Robbins Arroyo LLP's investigation focuses on whether the board of directors at DIRECTV is undertaking a fair process to obtain maximum value and adequately compensate DIRECTV shareholders.
As an initial matter, the $95.00 merger consideration is significantly below the target price set by at least four analysts, including a target price of $100.00 set by analysts at Macquarie Group and Atlantic Equities LLP. Further, on May 6, 2014, DIRECTV released its financial results for the first quarter 2014, reporting revenues of $7.86 billion and an adjusted operating profit of $1.51 billion, an increase of 7% over the same quarter 2013. DIRECTV also reported diluted earnings per share increase of 14% to $1.63 per share, compared to $1.43 per share for the same quarter 2013, and the company's comparable adjusted earnings per share beat analyst estimates in three out of its last four quarters.

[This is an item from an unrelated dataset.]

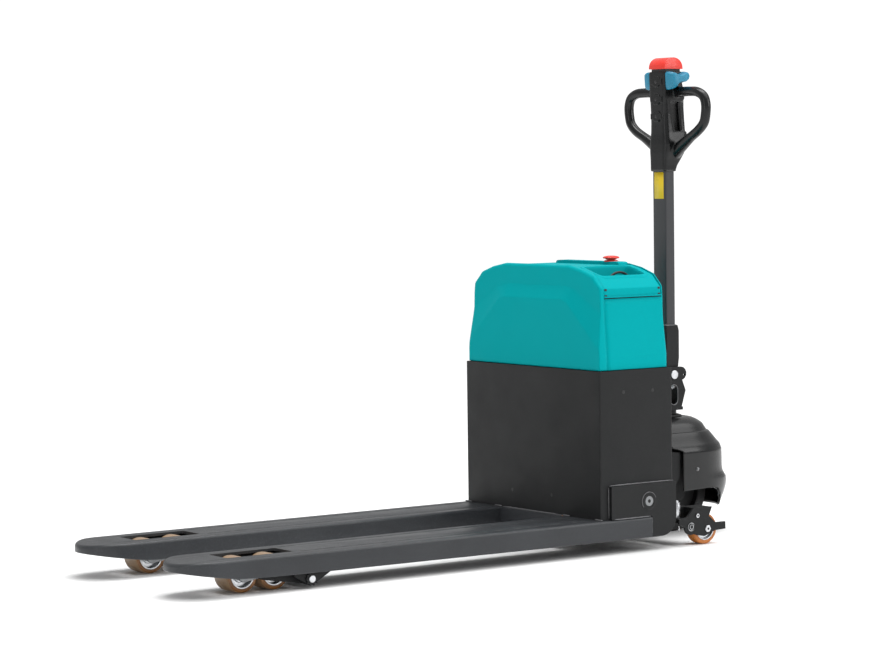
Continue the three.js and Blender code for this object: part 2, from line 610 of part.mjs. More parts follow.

In announcing the DIRECTV's financial result, the company's President and Chief Executive Officer, Mike White, commented, "Our first quarter results continue to demonstrate the strong execution of our operations ... In the U.S., operating profit before depreciation and amortization margin expanded year-over-year for the third consecutive quarter, highlighting our commitment to profitably grow our businesses through significantly improving the customer service experience, disciplined expense management and productivity initiatives."
Given these facts, Robbins Arroyo LLP is examining the DIRECTV board of directors' decision to sell the company to AT&T. DIRECTV shareholders have the option to file a class action lawsuit to ensure the board of directors obtains the best possible price for shareholders and the disclosure of material information. DIRECTV shareholders interested in information about their rights and potential remedies can contact attorney Darnell R. Donahue at (800) 350-6003, email@example.com, or via the shareholder information form on the firm's website.
Robbins Arroyo LLP is a nationally recognized leader in securities litigation and shareholder rights law. The law firm represents individual and institutional investors in shareholder derivative and securities class action lawsuits, and has helped its clients realize more than $1 billion of value for themselves and the companies in which they have invested.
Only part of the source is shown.